• _Exercise objective_: Return verbatim everything from the first line through the line that contains "buffer_height = 7.0", and stop there.

━━━━━━━━━━━━━━━━━━━━

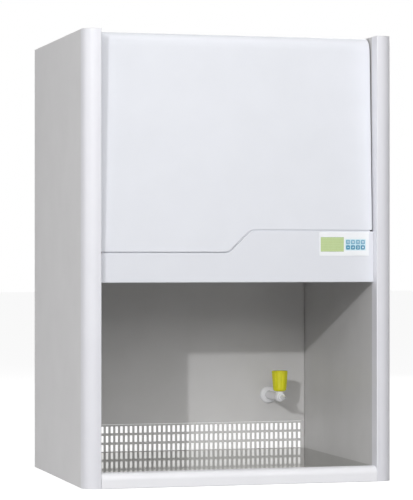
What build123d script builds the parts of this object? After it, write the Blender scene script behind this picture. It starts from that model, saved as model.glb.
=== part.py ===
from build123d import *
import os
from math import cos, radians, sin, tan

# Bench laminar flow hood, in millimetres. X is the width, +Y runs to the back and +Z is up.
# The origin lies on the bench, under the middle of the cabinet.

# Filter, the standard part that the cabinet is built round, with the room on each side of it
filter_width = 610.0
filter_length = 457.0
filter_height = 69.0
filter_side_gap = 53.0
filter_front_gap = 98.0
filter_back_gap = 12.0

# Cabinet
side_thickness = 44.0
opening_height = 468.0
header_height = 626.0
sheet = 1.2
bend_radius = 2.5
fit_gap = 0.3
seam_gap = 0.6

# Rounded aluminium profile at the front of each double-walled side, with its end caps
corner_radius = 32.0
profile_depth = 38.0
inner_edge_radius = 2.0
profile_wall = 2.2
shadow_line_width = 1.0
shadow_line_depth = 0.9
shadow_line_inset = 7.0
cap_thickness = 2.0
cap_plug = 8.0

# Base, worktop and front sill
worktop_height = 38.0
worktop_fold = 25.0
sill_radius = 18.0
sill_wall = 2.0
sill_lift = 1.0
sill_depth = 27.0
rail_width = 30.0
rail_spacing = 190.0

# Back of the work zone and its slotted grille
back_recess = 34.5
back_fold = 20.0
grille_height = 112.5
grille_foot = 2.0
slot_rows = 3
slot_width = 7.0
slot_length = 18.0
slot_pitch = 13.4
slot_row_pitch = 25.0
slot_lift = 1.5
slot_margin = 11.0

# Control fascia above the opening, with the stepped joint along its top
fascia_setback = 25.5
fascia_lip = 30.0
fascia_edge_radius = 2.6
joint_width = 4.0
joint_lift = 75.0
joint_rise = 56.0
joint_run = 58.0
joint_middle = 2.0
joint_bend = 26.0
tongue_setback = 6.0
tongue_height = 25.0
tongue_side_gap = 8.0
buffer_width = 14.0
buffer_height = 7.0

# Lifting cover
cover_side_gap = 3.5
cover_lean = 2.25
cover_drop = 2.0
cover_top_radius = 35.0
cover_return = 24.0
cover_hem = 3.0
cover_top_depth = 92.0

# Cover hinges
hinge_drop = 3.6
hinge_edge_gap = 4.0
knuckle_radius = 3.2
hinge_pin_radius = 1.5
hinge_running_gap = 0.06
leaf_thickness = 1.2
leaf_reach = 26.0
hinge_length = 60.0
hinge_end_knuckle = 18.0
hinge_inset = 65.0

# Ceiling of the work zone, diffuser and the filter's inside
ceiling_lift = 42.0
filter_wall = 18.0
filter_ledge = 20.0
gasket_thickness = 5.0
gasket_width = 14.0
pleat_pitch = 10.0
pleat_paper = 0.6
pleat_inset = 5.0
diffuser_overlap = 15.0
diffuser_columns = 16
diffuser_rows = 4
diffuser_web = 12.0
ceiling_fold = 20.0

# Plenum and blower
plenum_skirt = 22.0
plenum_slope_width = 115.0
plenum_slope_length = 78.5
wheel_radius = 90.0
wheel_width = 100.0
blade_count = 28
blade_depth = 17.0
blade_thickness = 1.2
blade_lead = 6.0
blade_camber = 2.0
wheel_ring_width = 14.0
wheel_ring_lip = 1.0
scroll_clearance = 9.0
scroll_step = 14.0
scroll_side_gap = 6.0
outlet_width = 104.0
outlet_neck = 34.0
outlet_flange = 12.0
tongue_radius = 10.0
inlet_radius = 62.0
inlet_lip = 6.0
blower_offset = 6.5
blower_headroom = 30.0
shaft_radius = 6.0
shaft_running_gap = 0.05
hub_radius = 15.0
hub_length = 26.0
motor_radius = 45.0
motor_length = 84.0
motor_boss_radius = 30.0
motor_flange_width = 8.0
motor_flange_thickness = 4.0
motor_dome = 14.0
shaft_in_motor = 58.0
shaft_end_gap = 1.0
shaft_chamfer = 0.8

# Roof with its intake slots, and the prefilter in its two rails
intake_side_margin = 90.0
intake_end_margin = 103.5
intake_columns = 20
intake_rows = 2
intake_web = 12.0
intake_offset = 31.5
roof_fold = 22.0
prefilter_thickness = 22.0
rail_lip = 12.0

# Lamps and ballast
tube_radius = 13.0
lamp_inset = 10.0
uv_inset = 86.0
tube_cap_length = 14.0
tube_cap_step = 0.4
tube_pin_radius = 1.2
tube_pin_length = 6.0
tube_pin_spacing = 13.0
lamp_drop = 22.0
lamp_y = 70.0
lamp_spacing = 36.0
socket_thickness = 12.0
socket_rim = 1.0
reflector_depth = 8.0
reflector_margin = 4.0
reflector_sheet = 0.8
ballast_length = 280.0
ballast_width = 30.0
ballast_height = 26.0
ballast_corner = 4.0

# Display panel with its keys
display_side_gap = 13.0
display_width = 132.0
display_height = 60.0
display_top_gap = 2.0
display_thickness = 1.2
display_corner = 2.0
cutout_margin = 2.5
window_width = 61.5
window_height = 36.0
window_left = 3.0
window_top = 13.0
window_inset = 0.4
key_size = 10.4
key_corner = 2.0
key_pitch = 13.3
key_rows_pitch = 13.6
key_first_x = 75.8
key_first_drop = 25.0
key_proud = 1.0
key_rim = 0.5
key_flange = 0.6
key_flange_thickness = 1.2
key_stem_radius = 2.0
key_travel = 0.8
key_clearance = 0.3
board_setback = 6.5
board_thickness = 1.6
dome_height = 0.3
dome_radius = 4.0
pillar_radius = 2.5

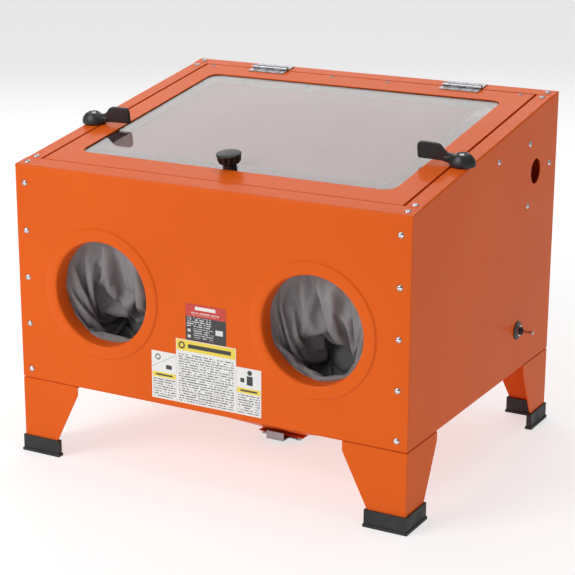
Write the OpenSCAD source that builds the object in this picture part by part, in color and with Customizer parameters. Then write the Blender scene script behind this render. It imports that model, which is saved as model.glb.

━━━━━━━━━━━━━━━━━━━━

• _Exercise solution_:
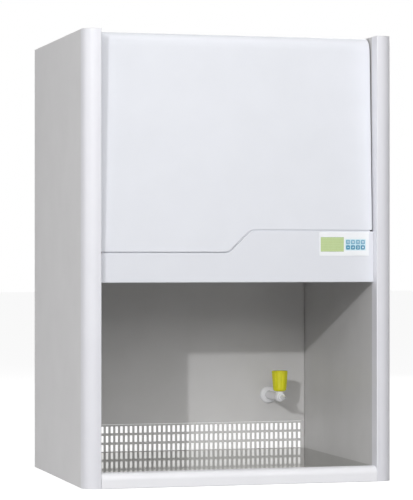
What build123d script builds the parts of this object? After it, write the Blender scene script behind this picture. It starts from that model, saved as model.glb.
=== part.py ===
from build123d import *
import os
from math import cos, radians, sin, tan

# Bench laminar flow hood, in millimetres. X is the width, +Y runs to the back and +Z is up.
# The origin lies on the bench, under the middle of the cabinet.

# Filter, the standard part that the cabinet is built round, with the room on each side of it
filter_width = 610.0
filter_length = 457.0
filter_height = 69.0
filter_side_gap = 53.0
filter_front_gap = 98.0
filter_back_gap = 12.0

# Cabinet
side_thickness = 44.0
opening_height = 468.0
header_height = 626.0
sheet = 1.2
bend_radius = 2.5
fit_gap = 0.3
seam_gap = 0.6

# Rounded aluminium profile at the front of each double-walled side, with its end caps
corner_radius = 32.0
profile_depth = 38.0
inner_edge_radius = 2.0
profile_wall = 2.2
shadow_line_width = 1.0
shadow_line_depth = 0.9
shadow_line_inset = 7.0
cap_thickness = 2.0
cap_plug = 8.0

# Base, worktop and front sill
worktop_height = 38.0
worktop_fold = 25.0
sill_radius = 18.0
sill_wall = 2.0
sill_lift = 1.0
sill_depth = 27.0
rail_width = 30.0
rail_spacing = 190.0

# Back of the work zone and its slotted grille
back_recess = 34.5
back_fold = 20.0
grille_height = 112.5
grille_foot = 2.0
slot_rows = 3
slot_width = 7.0
slot_length = 18.0
slot_pitch = 13.4
slot_row_pitch = 25.0
slot_lift = 1.5
slot_margin = 11.0

# Control fascia above the opening, with the stepped joint along its top
fascia_setback = 25.5
fascia_lip = 30.0
fascia_edge_radius = 2.6
joint_width = 4.0
joint_lift = 75.0
joint_rise = 56.0
joint_run = 58.0
joint_middle = 2.0
joint_bend = 26.0
tongue_setback = 6.0
tongue_height = 25.0
tongue_side_gap = 8.0
buffer_width = 14.0
buffer_height = 7.0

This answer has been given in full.